A student at the University of Texas at El Paso (UTEP) is suing Ford Motor Company because he alleges that the manufacturer handled keys and key codes so negligently that drug smugglers were able to break into his car and plant 112 pounds of marijuana.
Ricardo Magallanes was stopped in 2010 by border patrol officer Alfredo Castaneda because he seemed suspicious and did not make eye contact. Castaneda found a couple of tightly packed duffel bags containing marijuana in Magallanes’ trunk.
Apparently a Dallas auto dealer gave out thousands of codes for cars and trucks all over the United States during an 18-month period, therefore putting innocents' car keys into the hands of drug smugglers.
"Per Ford Motor Co., user-account A has pulled/accessed 5,321 vehicle key codes in the last 18 months, approximately 10 key codes per day," reads a 2011 FBI affidavit, signed by Special Agent J. Daniel Clark. "Also, based on my review of this information, user-account A has pulled vehicle key codes for Ford vehicles which are registered all over the United States, not just in Dallas, Texas. Based on the high volume of key codes pulled, as well as the geographic dispersion of the registered locations of the associated vehicles, I believe that user-account A is being utilized to provide key codes to one or more 'key code source' companies" such as the one that provided Magallanes' code to the El Paso locksmith.”

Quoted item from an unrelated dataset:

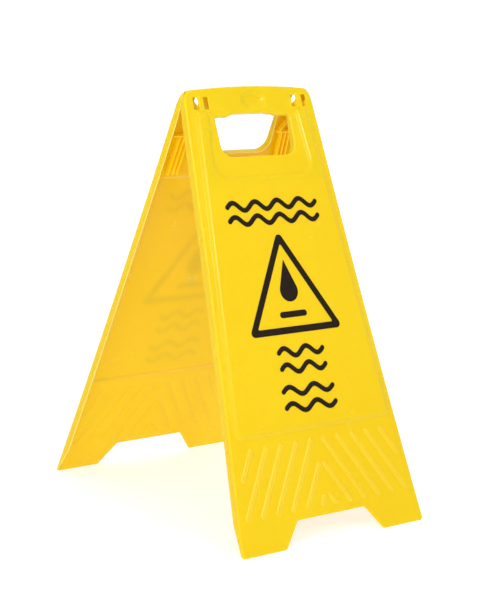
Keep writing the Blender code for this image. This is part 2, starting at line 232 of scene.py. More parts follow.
HINGE_ROUGHNESS = 0.28
RIB_ROUGHNESS = 0.26
HINGE_BEVEL = 0.0004
THIN_BEVEL = 0.0003
BEVEL_SEGMENTS = 3
BEVEL_ANGLE = math.radians(35)

# Studio, in metres, radians and watts, with the lens and sensor in millimetres
CAMERA_PLACE = Vector((-1.4578, -1.9072, 0.7567))
CAMERA_YAW = 0.6556
CAMERA_PITCH = 0.1949
CAMERA_ROLL = 0.0323
CAMERA_LENS = 105.17
CAMERA_SENSOR = 36.0
LIGHTS = (
    # name, place, target, size, power
    ("key", (-2.7, -1.5, 2.2), (0, 0, 0.3), 1.4, 47),
    ("fill", (-2.3, -2.8, 0.8), (0, 0, 0.3), 1.8, 20),
    ("front", (-0.1, -3.4, 2.2), (0, 0, 0.4), 1.2, 7),
    ("top", (0, -0.4, 3.4), (0, 0, 0.3), 2.4, 25),
    ("spark", (0.5, -3.4, 2.5), (0, 0, 0.5), 0.22, 18),
)
WORLD_LIGHT = 0.50
PAPER_GLOW = 0.53  # the light that lit paper gives back near the sign, as in a white studio
BACKDROP_GLOW = 0.65
GLOW_START = 0.6  # from here out to GLOW_END the paper's glow becomes the backdrop's
GLOW_END = 4.0
FLOOR_FRONT = -8.0
FLOOR_BACK = 4.0
FLOOR_HALF_WIDTH = 9.0
SWEEP_RADIUS = 3.0
SWEEP_STEPS = 16
BACKDROP_HEIGHT = 9.0


def smooth(t):
    t = min(1.0, max(0.0, t))
    return t * t * (3 - 2 * t)


def at(across, down, out):
    return Vector((across, -out, -down))


def half_width(down):
    part = down / PANEL_LENGTH
    straight = HALF_WIDTH_TOP + (HALF_WIDTH_FOOT - HALF_WIDTH_TOP) * part
    return straight - 4 * SIDE_SAG * part * (1 - part)


def top_edge(across):
    return -CROWN_RISE + CROWN_DROP * (across / CORNER_START) ** 2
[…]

There are four other cases from the area that are similar to what happened with Magallanes. They all involved unwitting victims who lived in Juárez and worked in El Paso, The Daily Caller reported.
Louis Lopez defended Magallanes in criminal court and is co-counsel in the civil suit. He said the key codes were vitally important to the scheme. “But for that, this couldn’t have worked,” he said. “It’s a quagmire for the government because every bridge case could be an innocent person,” he added. (Magallanes was crossing a bridge when he was arrested.)